Trust in a divine plan has not stopped Eskridge from lobbying lawmakers and engineers for a fix.

He believes a rock sea wall on the eastern side of the island would protect Tangier the same way a one-mile-long one on the western side stopped erosion when it was built for $10 million in 1989.

He’d also like to use soil from dredging projects to build up the island, but a massive undertaking like that would take years just to study, and Tangier is running out of time.

Kaine said he could see Tangier winning a spot in an infrastructure bill that the Trump administration is planning with input from both parties.
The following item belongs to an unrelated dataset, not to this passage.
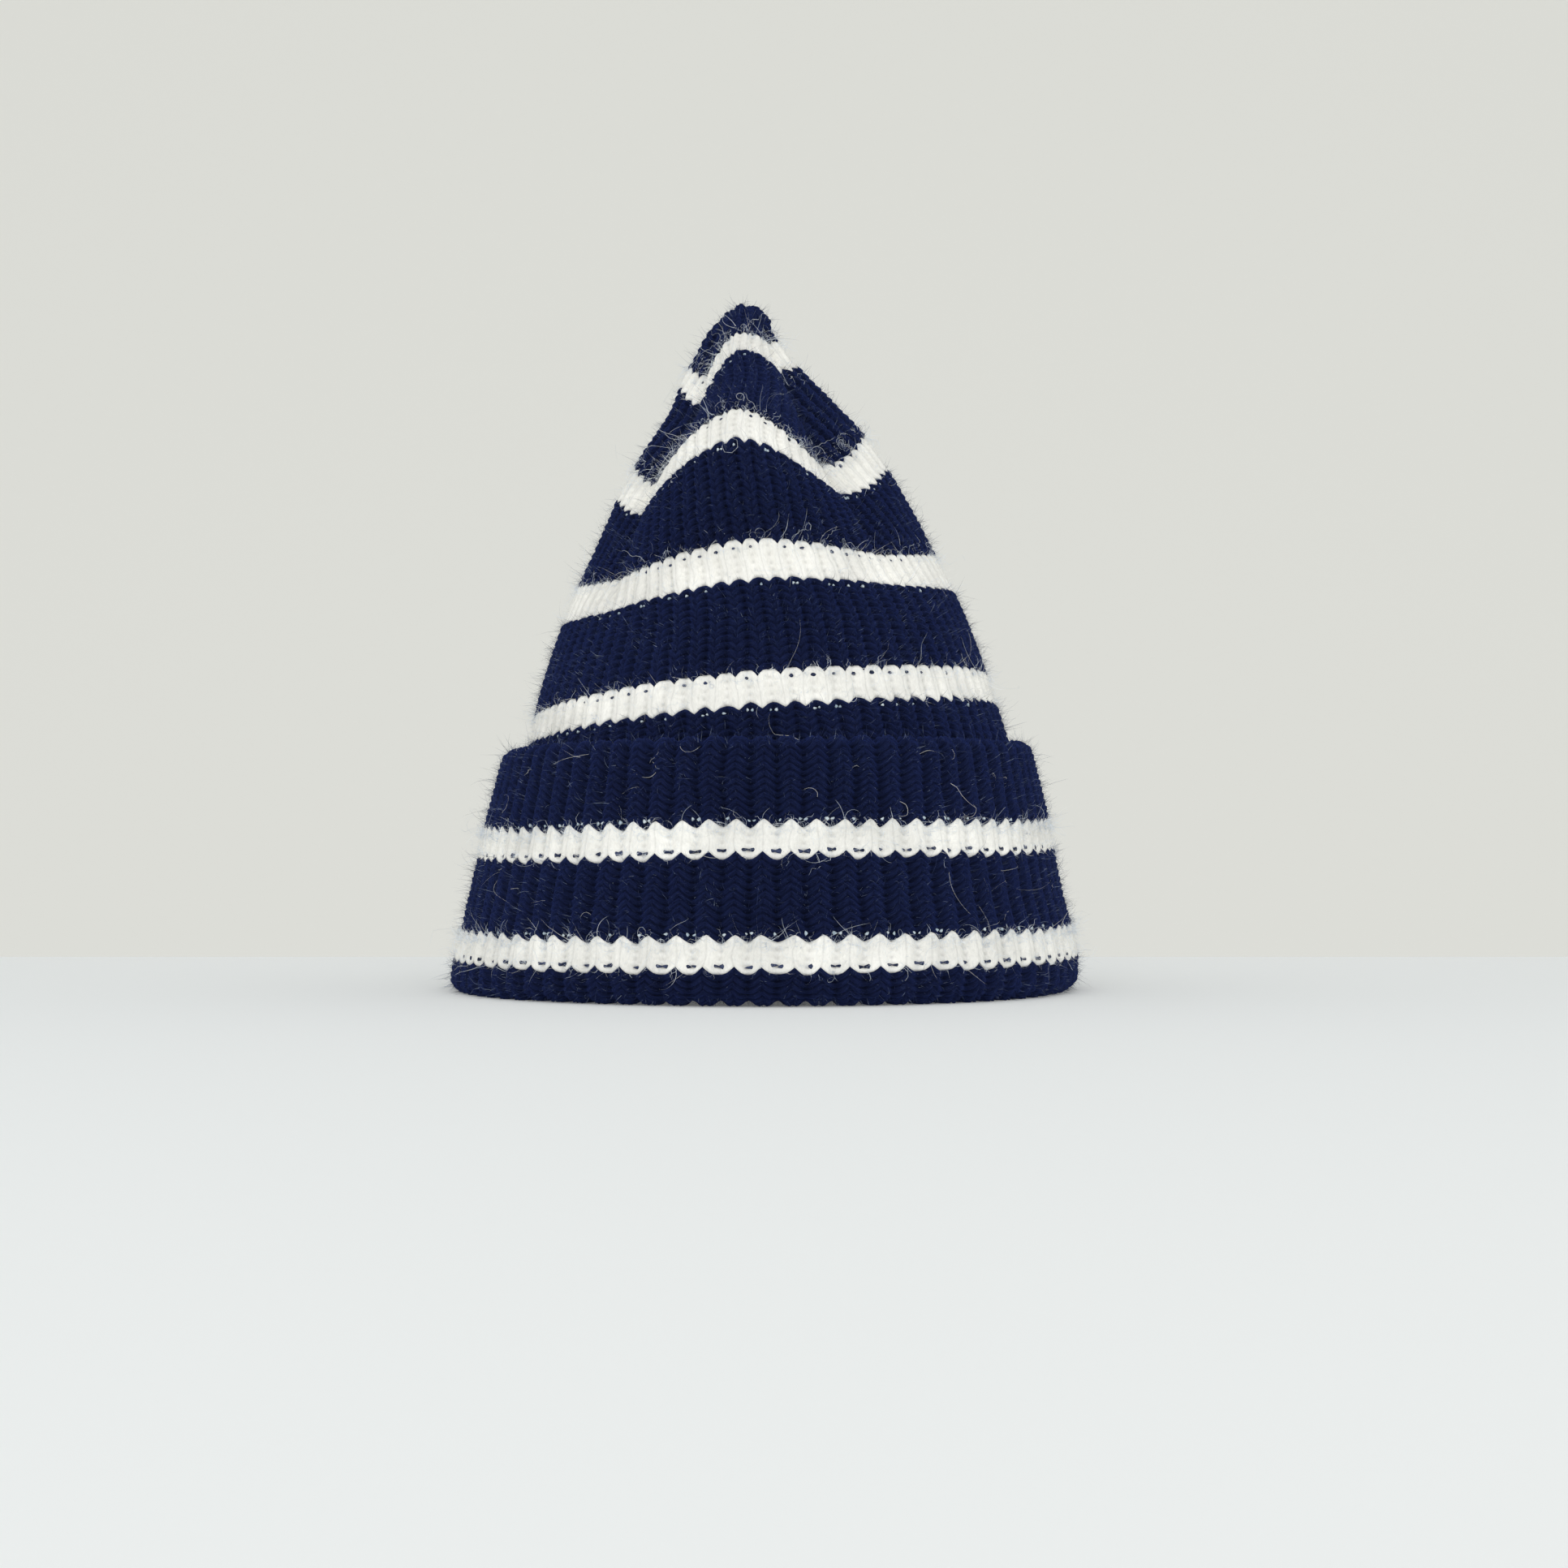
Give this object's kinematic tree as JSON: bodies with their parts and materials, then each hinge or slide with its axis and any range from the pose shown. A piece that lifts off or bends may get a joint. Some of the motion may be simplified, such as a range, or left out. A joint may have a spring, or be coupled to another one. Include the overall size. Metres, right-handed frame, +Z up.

He was also encouraged to hear officials from the U.S. Fish and Wildlife Service had planned to visit.

“What’s going to be hard about this, it’s not what they think about climate change or sea level rise,” Kaine said, between bites of crab cake sandwich at Fisherman’s Corner, a 15-table restaurant owned by the mayor’s wife and supplied by his daily catch. Seashells decorate the tablecloths; starfish dangle on strings from the ceiling.

“It’s more the size of the community, traditional backyard parochial politics where a lot of members of Congress think, ‘Hey, Virginia and Maryland get enough stuff anyway, so why more?’ ”

Kaine, a Catholic, said belief in climate change doesn’t conflict with faith in God.

“No. Look, humans do things all the time that have negative effects,” he said. “That’s one of the beautiful and bad things about free will. . . . But we have an obligation to mitigate the bad and accelerate the good. And if we don’t, we only have ourselves to blame.”

It was Easter Sunday 1996 when the first of Eskridge’s four daughters adopted from India arrived on Tangier. To give thanks, he planted a white cross on the part of the island called Uppards. Over the years as the land broke off into the bay, he replanted the cross farther and farther back until last year, when he positioned it 100 yards from the shoreline.

Now all that remains is a soggy speck of land where the cross stands, surrounded by water.